======== Data rows ========

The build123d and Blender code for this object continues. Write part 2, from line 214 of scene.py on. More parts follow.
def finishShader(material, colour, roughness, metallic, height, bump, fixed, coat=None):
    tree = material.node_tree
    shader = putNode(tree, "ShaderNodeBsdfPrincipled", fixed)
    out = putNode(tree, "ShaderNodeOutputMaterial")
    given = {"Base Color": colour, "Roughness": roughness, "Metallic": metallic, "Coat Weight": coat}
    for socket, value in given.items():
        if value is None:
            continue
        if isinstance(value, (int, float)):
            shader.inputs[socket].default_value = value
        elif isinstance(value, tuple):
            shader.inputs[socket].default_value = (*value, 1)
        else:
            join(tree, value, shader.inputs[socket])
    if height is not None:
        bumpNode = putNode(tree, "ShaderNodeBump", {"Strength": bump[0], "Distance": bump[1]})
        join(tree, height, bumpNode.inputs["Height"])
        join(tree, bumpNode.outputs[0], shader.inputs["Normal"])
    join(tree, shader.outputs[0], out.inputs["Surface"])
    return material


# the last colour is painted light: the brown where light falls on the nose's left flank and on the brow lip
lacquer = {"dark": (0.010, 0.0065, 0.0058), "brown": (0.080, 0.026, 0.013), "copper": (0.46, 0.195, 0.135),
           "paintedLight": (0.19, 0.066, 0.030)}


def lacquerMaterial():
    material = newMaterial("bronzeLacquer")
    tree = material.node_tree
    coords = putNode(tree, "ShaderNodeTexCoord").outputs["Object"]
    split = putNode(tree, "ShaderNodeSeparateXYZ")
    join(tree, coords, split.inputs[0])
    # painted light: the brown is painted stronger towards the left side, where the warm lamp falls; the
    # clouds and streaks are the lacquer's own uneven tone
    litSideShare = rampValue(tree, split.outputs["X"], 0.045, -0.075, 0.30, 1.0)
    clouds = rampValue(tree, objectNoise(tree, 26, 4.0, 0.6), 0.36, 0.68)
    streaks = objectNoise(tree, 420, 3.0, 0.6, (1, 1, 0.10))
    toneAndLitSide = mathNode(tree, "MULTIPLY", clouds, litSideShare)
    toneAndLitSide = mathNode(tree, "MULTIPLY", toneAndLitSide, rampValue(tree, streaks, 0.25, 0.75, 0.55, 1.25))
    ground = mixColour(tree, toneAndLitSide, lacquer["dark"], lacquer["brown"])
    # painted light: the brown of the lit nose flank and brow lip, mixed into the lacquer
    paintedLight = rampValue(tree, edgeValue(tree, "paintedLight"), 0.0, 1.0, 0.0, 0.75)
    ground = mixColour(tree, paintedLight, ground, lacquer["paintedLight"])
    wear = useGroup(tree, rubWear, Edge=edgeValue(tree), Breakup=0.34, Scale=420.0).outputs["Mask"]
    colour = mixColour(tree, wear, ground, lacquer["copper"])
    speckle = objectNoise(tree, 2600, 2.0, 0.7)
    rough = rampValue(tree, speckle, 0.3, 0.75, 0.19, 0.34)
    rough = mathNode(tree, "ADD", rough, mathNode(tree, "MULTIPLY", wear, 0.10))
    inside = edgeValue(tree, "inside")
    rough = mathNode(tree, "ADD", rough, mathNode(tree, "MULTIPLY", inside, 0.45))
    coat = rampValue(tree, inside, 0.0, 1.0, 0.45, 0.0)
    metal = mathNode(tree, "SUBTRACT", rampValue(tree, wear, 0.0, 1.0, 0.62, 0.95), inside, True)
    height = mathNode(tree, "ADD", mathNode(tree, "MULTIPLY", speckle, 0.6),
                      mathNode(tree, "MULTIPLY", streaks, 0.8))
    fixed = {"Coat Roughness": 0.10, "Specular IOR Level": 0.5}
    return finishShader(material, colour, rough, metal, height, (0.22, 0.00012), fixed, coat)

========
======== Data rows ========

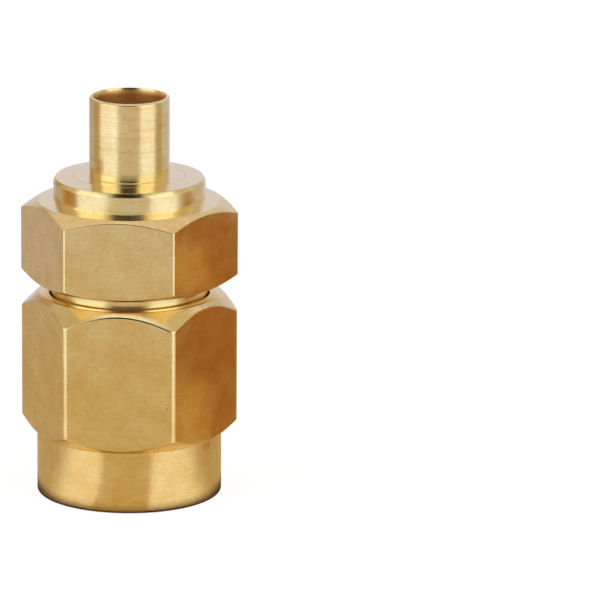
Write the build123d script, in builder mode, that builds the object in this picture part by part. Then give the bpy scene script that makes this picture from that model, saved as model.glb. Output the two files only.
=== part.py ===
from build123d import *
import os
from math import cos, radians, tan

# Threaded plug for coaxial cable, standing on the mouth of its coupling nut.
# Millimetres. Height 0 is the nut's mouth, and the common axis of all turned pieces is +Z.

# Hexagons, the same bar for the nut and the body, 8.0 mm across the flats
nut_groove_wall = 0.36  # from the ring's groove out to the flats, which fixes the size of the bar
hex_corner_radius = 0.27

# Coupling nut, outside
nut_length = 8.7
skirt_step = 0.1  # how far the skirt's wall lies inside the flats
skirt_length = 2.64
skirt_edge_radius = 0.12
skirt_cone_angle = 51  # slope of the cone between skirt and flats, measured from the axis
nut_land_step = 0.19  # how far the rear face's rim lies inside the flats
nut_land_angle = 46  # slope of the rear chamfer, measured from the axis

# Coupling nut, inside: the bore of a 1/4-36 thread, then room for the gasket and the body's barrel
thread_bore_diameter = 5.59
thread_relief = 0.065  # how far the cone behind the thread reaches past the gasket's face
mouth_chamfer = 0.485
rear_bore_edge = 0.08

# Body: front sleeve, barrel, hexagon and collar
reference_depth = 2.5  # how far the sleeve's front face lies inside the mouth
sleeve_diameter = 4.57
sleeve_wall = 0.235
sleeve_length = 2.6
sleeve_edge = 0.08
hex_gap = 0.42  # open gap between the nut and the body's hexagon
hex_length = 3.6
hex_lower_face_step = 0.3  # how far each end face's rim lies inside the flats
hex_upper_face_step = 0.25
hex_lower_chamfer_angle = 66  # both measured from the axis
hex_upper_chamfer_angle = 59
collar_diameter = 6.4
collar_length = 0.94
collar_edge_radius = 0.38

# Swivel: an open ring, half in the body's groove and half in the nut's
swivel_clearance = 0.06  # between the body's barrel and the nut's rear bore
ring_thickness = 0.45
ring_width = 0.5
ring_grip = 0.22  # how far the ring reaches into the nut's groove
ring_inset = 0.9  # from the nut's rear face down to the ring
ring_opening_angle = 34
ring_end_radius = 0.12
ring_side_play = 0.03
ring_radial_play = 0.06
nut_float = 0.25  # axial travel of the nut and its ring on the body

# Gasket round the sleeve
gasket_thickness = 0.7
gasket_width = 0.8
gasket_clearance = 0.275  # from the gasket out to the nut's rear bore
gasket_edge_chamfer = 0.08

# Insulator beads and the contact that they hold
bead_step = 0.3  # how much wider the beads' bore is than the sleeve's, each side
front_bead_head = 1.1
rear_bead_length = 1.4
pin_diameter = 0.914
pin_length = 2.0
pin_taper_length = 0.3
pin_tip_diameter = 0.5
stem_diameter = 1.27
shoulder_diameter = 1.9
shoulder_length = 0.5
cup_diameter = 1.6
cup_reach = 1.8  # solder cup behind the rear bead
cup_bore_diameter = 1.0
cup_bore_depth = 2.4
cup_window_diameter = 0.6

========
======== Data rows ========

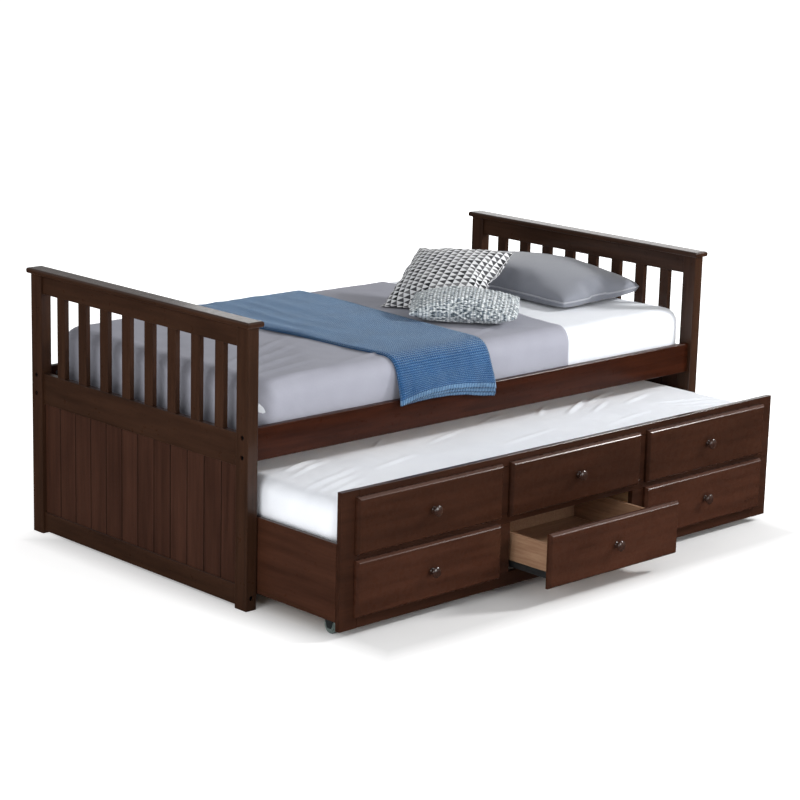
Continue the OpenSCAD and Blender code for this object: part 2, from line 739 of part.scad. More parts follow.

========

**Written problem**
Starting at the line that contains "Write the build123d", repeat each line exactly, and stop after the line that contains "from math import cos, radians, tan".

**Final answer**
Write the build123d script, in builder mode, that builds the object in this picture part by part. Then give the bpy scene script that makes this picture from that model, saved as model.glb. Output the two files only.
=== part.py ===
from build123d import *
import os
from math import cos, radians, tan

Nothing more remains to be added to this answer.